I’m a gorehound and a blood-soaked horror fan, raised on Day Of The Dead and the gorier excesses of mainstream Hollywood. I giggle at unfortunate and splattery on-screen deaths as though they were pratfalls. I’m a big lover of cinema’s ability to make the horrible comical and vice versa, and I love to catch horror movies in the theatre, no matter how unpromising.
In fact, I like to be disappointed by crap horrors when I go to the pictures. It’s more fun than enjoying a film, getting on your high horse and dissecting the latest no-hope schlocker with haughty disbelief.
I’m just the kind of guy the Saw movies are pitched at: problem is, I can’t stand them. I caught the first instalment in the cinema back in 2004 in just that spirit of down-the-nose entertainment, hoping for a decent bit of splatter and some hammy dialogue from Danny Glover, but came out with my face in wrinkles of disgust.
I wasn’t shocked by the gore, which was in fact rather tame, nor was I perturbed by the movie’s nihilism. I just thought it was shit.
The would-be twisty plot reeked of smartarse, the ‘mobile phone ad’ direction (spinny camera, sped up action, spinny camera again) was nauseatingly tedious, and the attempts at creating new horror icons (actually the doll-on-a-trike trundling into the room was one of the few laughs the movie packed in) were pathetically contrived and over-wrought.
He’s a serial killer who wears a pig mask AND has a spooky living doll AND cuts jigsaw pieces out of people AND has cancer AND he’s punishing people who waste their lives AND the cops are running out of time AND it’s a game?
“Sorry chaps,” I thought, “conceit overload.

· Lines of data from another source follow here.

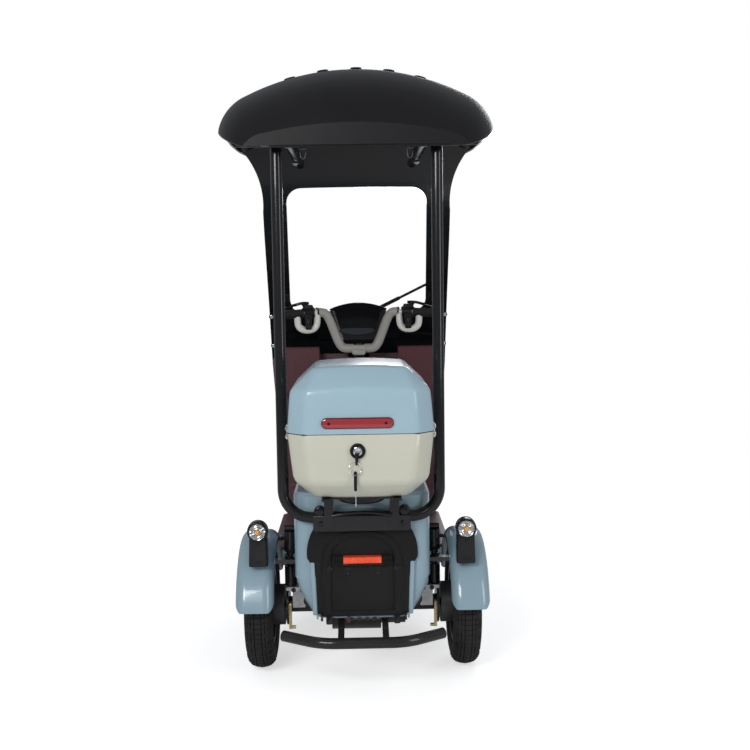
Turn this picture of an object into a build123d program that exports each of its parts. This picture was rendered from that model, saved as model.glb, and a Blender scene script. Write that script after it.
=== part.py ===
from math import cos, radians, sin, sqrt, tan
import os

from build123d import *

# Electric tricycle with a rain roof: one steered wheel in front and two driven wheels on a live axle behind.
# A leg shield and floor carry a windscreen, and a bent tube hoop behind the seat carries the roof.
# A lockable top box stands on a rack inside the hoop.
# Working frame: X to the vehicle's right, Y forward, Z up, zero on the ground under the rear axle.
# On export everything moves along Y, so that the origin lies under the middle of the whole vehicle.

# Clearances
SEAT_GAP = 0.3       # between pieces that sit on each other
RUN_GAP = 6.0        # between pieces that move past each other
SHAFT_FIT = 0.05     # round a shaft in its bore

# Half the width of the rear body, which the wheels, mudguards and shock absorbers stand clear of
BODY_HALF = 195.0

# Wheels, tyre size 3.00-8
WHEELBASE = 1065.0
TRACK = 2 * (BODY_HALF + 115.0)
TYRE_R = 188.0
TYRE_W = 88.0
TYRE_BEAD_H = 10.0
RIM_R = 108.0
RIM_W = 60.0
RIM_WALL = 6.0
FLANGE_T = 4.0
DISC_T = 10.0
SPOKE_COUNT = 5
SPOKE_SLOT_W = 38.0
HUB_END = 22.0       # how far a rear hub runs outboard of the wheel's middle

# Rear axle
AXLE_R = 24.0
SHAFT_R = 12.0
DRUM_R = 62.0
DRUM_INNER_X = BODY_HALF + 45.0
BACKPLATE_T = 7.0
MOTOR_R = 78.0
MOTOR_X = (-95.0, 55.0)
DIFF_R = 62.0
DIFF_X = (55.0, 130.0)
PERCH_X = BODY_HALF + 1.0
PERCH_W = 38.0
PERCH_TOP_W = 54.0
PERCH_L = 76.0
PERCH_TOP_Z = 266.0
ARM_R = 14.0
ARM_X = 156.0
ARM_Y = 250.0

# Steering geometry
RAKE = 20.0
STEER_LIMIT = 32.0
CLAMP_Y = 775.0
CLAMP_Z = 937.0
STEERER_R = 15.0
CROWN_Z = 448.0
CROWN_T = 24.0
HEAD_TUBE_R = 25.0
HEAD_LOW_Z = 500.0
HEAD_HIGH_Z = 840.0
FORK_HALF = 82.0
FORK_LEG_R = 15.0
FORK_SLIDER_R = 19.0
FRONT_SHAFT_R = 8.0
FRONT_DRUM_R = 55.0
FRONT_HUB_HALF = 48.0

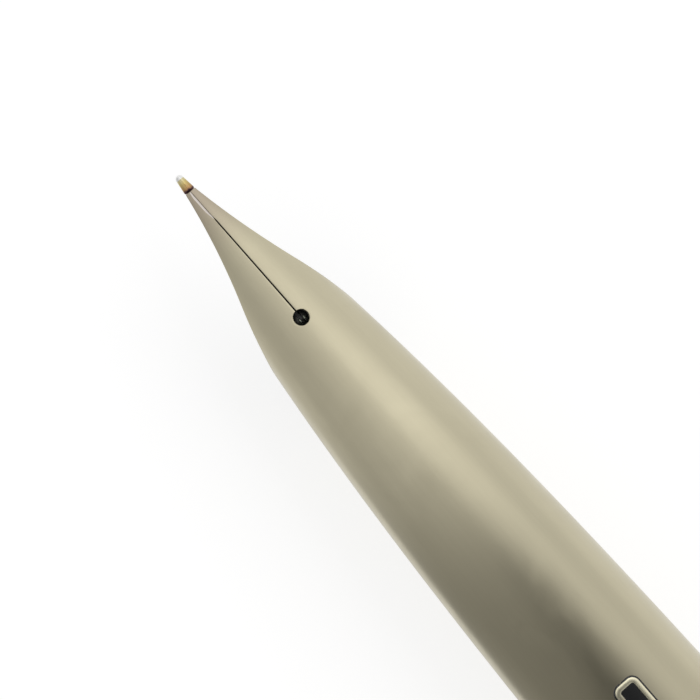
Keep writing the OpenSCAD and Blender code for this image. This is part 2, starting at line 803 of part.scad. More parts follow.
nib_section();
tip_weld();
tip_point();
feed();
feed_sleeve();
section_liner();
section_seal();
section_ring();
converter_mouth();
converter_tube();
converter_sleeve();
converter_knob();
drive_nut();
piston_screw();
piston_seal();
barrel_ring();
barrel_tube();
barrel_bush();
tail_plug();
cap_tube();
cap_lip();
cap_clutch();
cap_liner();
crown_block();
crown_ring();
crown_cap();
clip();
clip_bead();
clip_pin();
clip_spring();
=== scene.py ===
"""Looks of the steel fountain pen: its nib and grip, tipping, threads, cap, clip and their finishes."""

import json
import math

import bmesh
import bpy
from mathutils import Matrix, Vector


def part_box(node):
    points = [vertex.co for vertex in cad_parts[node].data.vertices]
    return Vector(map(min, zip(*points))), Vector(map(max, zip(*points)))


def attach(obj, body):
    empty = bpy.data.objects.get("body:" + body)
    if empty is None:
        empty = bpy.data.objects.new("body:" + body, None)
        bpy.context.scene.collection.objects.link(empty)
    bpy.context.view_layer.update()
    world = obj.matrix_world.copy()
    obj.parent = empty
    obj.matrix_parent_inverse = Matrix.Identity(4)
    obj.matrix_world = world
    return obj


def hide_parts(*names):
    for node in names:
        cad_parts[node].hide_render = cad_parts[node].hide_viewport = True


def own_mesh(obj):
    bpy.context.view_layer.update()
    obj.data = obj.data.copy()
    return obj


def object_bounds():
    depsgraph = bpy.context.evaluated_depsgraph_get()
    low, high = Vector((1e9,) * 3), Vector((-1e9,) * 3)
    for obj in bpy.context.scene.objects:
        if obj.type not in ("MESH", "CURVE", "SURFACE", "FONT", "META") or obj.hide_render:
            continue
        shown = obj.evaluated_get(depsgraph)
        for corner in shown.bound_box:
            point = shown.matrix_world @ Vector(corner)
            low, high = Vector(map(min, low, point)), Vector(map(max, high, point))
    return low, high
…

Stick with hockey masks.”
I was in no doubt that Saw was headed for the drain, what with Cary Ewles’ pathetically hammy turn, the waste of a good Glover and an ending that provided neither chills nor closure. How wrong I was.
Since then, Lions Gate have trundled out their box of torture instruments each Halloween, taunting me with their meta-marketing slogan ‘If It’s Halloween, It Must Be Saw’. That’s like saying ‘If It’s Christmas, You’re Getting Bummed’ on a billboard.
This year sees the franchise lubing up for a sixth time, and I’m already clenching in frigid anticipation. The series is of course aimed at males between 14 and 24, so I’m already too old to ‘get the point’. It’s ‘gorno’ and ‘torture porn’, the leader of a no-wave movement, and all that stuff. However it’s just no good.
Horror movies, in the American tradition, don’t franchise themselves well: generally, even the scariest shocker will descend into yawnsome patterns and self-parody by movie three, and inevitably go into space in chapter four, hoping for signs of box office life out there. Saw, however, is still in rude health and reigns as the most successful scream-series in history, thanks to a genuine ability on behalf of its writers to save tidbits of info ‘for next time’ and the general ugliness of the torture scenes.
How come we can’t see a smarter horror franchise take flight?
Wouldn’t a series with the visual flair of Italian Giallo movies, the hardcore brutality of new French shockers like Inside and Martyrs and the smarts of an independent writer and producer be much better? And genuinely scary?
Then again, that’s speaking as someone who’s too old to enjoy the ‘giant mousetrap on the head’ scenarios which are Saw’s stock in gory trade. Maybe Saw is just fine, and I and the other people with taste are the real maniacs. Except we don’t have a puppet.